以图像识别中玩滥的MNIST数据集为例:
MNIST 数据集可在 http://yann.lecun.com/exdb/mnist/ 获取, 它包含了四个部分:
Training set images: train-images-idx3-ubyte.gz (9.9 MB, 解压后 47 MB, 包含 60,000 个样本)
Training set labels: train-labels-idx1-ubyte.gz (29 KB, 解压后 60 KB, 包含 60,000 个标签)
Test set images: t10k-images-idx3-ubyte.gz (1.6 MB, 解压后 7.8 MB, 包含 10,000 个样本)

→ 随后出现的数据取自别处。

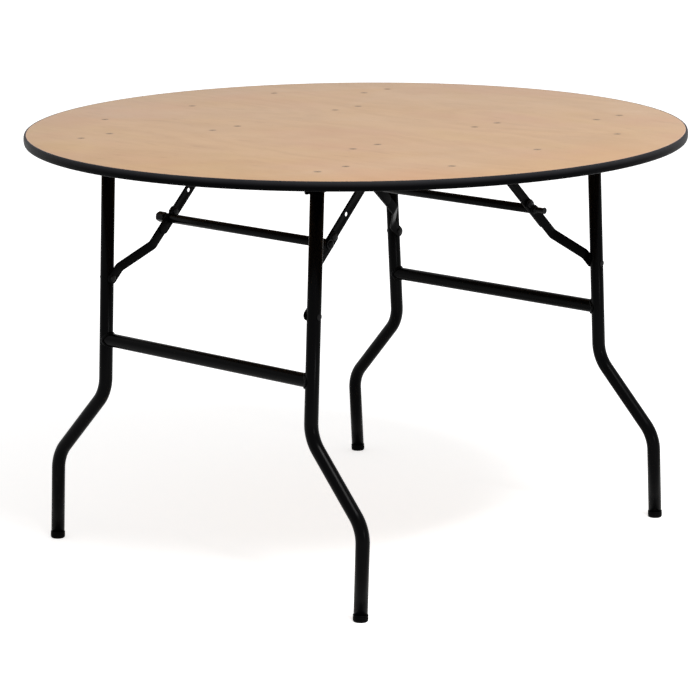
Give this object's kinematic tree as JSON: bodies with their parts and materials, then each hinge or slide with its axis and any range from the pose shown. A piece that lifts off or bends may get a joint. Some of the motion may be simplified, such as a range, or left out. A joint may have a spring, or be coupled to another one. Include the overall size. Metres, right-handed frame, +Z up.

Test set labels: t10k-labels-idx1-ubyte.gz (5KB, 解压后 10 KB, 包含 10,000 个标签)
我们首先将数据以数组的形式读取:
def load_mnist(path, kind='train'):
"""Load MNIST data from `path`"""
labels_path = os.path.join(path,
'%s-labels.idx1-ubyte'
% kind)
images_path = os.path.join(path,
'%s-images.idx3-ubyte'
% kind)
with open(labels_path, 'rb') as lbpath:
magic, n = struct.unpack('>II',
lbpath.read(8))
labels = np.fromfile(lbpath,
dtype=np.uint8)
with open(images_path, 'rb') as imgpath:
magic, num, rows, cols = struct.unpack('>IIII',
imgpath.read(16))
images = np.fromfile(imgpath,
dtype=np.uint8).reshape(len(labels), 784)
return images, labels
将读取的图像利用matplotlib.pyplot可视化:
def show():
X_train,y_train = load_mnist(os.getcwd())
fig, ax = plt.subplots(
nrows=2,
ncols=5,
sharex=True,
sharey=True, )
ax = ax.flatten()
for i in range(10):
img = X_train[y_train == i][0].reshape(28, 28)#显示0-9
#img = X_train[y_train == 7][i].reshape(28, 28)#仅显示数字7
ax[i].imshow(img, cmap='Greys', interpolation='nearest')
ax[0].set_xticks([])
ax[0].set_yticks([])
plt.tight_layout()
plt.show()
可视化结果:
训练时进行batch shuffle:
import numpy as np
def batch_shuffle(images,labels,batch_size):
state = np.random.get_state()
np.random.shuffle(images)
np.random.set_state(state)
np.random.shuffle(labels)
return images[:batch_size],labels[:batch_size]
数据处理完毕,后续训练即可。